How to correctly sample lines from large file when order and lines count are unknown?

62 Views Asked by At

Input:

  • potentially large file with text lines
  • lines count is unknown, naive assumption gives range maybe more than 100K lines, but less than 400K
  • it's unknown if lines are sorted or not
  • it's fine to keep in memory at most 10.000 lines

Limitations:

  • read lines one by one, there is no possibility to read file at once into memory.
  • read file once and sample lines at the same time, it's way too long to read all lines first to get lines count.

Goal:

Sample the minimum count of lines from file to get maximum variance

Example: Here is the file:

1,Tom,22,3000000
3,Bob,34,4000000
...
10,Tim,18,500000.05

Lines are ordered, I expect to sample

1,Tom,22,3000000
10,Tim,18,500000.05

Solution: Does it make sense? - read line by line - keep tail buffer for the recent 1000 lines - keep sample buffer for 9000 lines - add every line with index XXX (what is the right formula here?) to sample buffer - union sample buffer and tail buffer once end of file reached.

1

There are 1 best solutions below

3
On BEST ANSWER

This sounds like the classic Reservoir Sampling use case. Reservoir sampling is a well studied family of algorithms addressing this problem. In reservoir sampling only the size of the resulting sample is kept in memory, not the entire input file.

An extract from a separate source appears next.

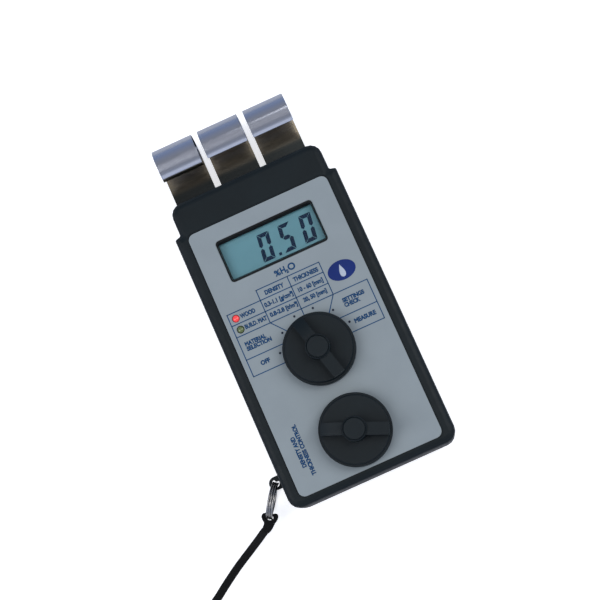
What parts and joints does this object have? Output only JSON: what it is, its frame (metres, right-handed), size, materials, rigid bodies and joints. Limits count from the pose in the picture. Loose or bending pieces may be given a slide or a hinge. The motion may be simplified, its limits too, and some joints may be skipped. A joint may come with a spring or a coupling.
{
  "type": "moisture meter",
  "caption": "Handheld moisture meter with a small display, two round control knobs, hooked spring electrodes on the top end and a wrist strap.",
  "frame": {"origin": "middle of the flat rear face of the case, which lies on the table", "axes": "+X to the meter's right, +Y along the meter towards the electrodes, +Z out of the front face"},
  "size_m": [0.1774, 0.2487, 0.0434],
  "materials": {
    "case": "satin moulded, fine texture",
    "label": "satin grey-blue printed film",
    "bezel": "satin black",
    "clear": "clear polished acrylic",
    "lcd": "reflective display, satin",
    "elastomer": "striped contact rubber",
    "board": "green solder mask",
    "chip": "matt black",
    "lamp_red": "translucent epoxy, lit",
    "lamp_green": "translucent epoxy, unlit",
    "knob": "satin moulded",
    "housing": "matt",
    "steel": "zinc plated",
    "ring_steel": "nickel plated wire",
    "stainless": "bright rolled strip",
    "brass": "turned",
    "nylon": "natural nylon",
    "battery": "satin",
    "foam": "open foam",
    "red_wire": "insulation",
    "black_wire": "insulation",
    "grey_wire": "insulation",
    "strap": "woven nylon"
  },
  "bodies": {
    "root": {"front_shell": "case", "rear_shell": "case", "front_label": "label", "display_frame": "bezel", "display_window": "clear", "display_lcd": "lcd", "display_holder": "nylon", "elastomer_lower": "elastomer", "elastomer_upper": "elastomer", "lamp_red": "lamp_red", "lamp_green": "lamp_green", "main_board": "board", "measuring_chip": "chip", "display_chip": "chip", "selector_switch": "housing", "density_potentiometer": "housing", "selector_nut": "steel", "density_nut": "steel", "potentiometer_ribbon": "grey_wire", "electrode_lead_left": "grey_wire", "electrode_lead_middle": "grey_wire", "electrode_lead_right": "grey_wire", "electrode_block": "nylon", "electrode_clamp": "nylon", "clamp_screw_1": "steel", "clamp_screw_2": "steel", "battery": "battery", "battery_snap": "black_wire", "snap_lead_red": "red_wire", "snap_lead_black": "black_wire", "battery_foam": "foam", "case_screw_1": "steel", "case_screw_2": "steel", "case_screw_3": "steel", "case_screw_4": "steel", "board_screw_1": "steel", "board_screw_2": "steel", "board_screw_3": "steel", "board_screw_4": "steel"},
    "selector": {"selector_knob": "knob", "selector_cap": "knob", "selector_collet": "brass", "selector_shaft": "steel"},
    "density": {"density_knob": "knob", "density_cap": "knob", "density_collet": "brass", "density_shaft": "steel"},
    "electrode_l": {"electrode_left": "stainless"},
    "electrode_m": {"electrode_middle": "stainless"},
    "electrode_r": {"electrode_right": "stainless"},
    "door": {"battery_door": "case"},
    "strap": {"split_ring": "ring_steel", "strap_eye": "strap", "strap_cord": "strap", "strap_coil": "strap", "strap_tie": "strap", "strap_stopper": "knob"}
  },
  "joints": [
    {"name": "selector_turn", "type": "hinge", "parent": "root", "child": "selector", "pos_m": [0, -0.0136, 0.037], "axis": [0, 0, 1], "range_deg": [-90, 60]},
    {"name": "density_turn", "type": "hinge", "parent": "root", "child": "density", "pos_m": [0, -0.0527, 0.037], "axis": [0, 0, 1], "range_deg": [-217, 83]},
    {"name": "electrode_l_flex", "type": "hinge", "parent": "root", "child": "electrode_l", "pos_m": [-0.02445, 0.0651, 0.008], "axis": [1, 0, 0], "range_deg": [-6, 3], "stiffness_Nm_per_rad": 1.5},
    {"name": "electrode_m_flex", "type": "hinge", "parent": "root", "child": "electrode_m", "pos_m": [-0.0014, 0.0651, 0.008], "axis": [1, 0, 0], "range_deg": [-6, 3], "stiffness_Nm_per_rad": 1.5},
    {"name": "electrode_r_flex", "type": "hinge", "parent": "root", "child": "electrode_r", "pos_m": [0.02165, 0.0651, 0.008], "axis": [1, 0, 0], "range_deg": [-6, 3], "stiffness_Nm_per_rad": 1.5},
    {"name": "battery_door_slide", "type": "slide", "parent": "root", "child": "door", "axis": [0, -1, 0], "range_m": [0, 0.031]},
    {"name": "strap_ring_swing", "type": "hinge", "parent": "root", "child": "strap", "pos_m": [-0.0437, -0.0584, 0.0089], "axis": [0, 0, 1], "range_deg": [-30, 15]}
  ]
}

The only difference in the problem statement from the classic algorithm is that it sounds like the intent is to preserve the input order. This can be done by saving the line number for each record and sorting prior to writing out the sample.

GNU Shuf is a popular and widely available implementation. It does not support retaining the original line order though. tsv-sample is an open-source program similar to GNU Shuf. It does support the preserving input order (disclaimer: I'm the author).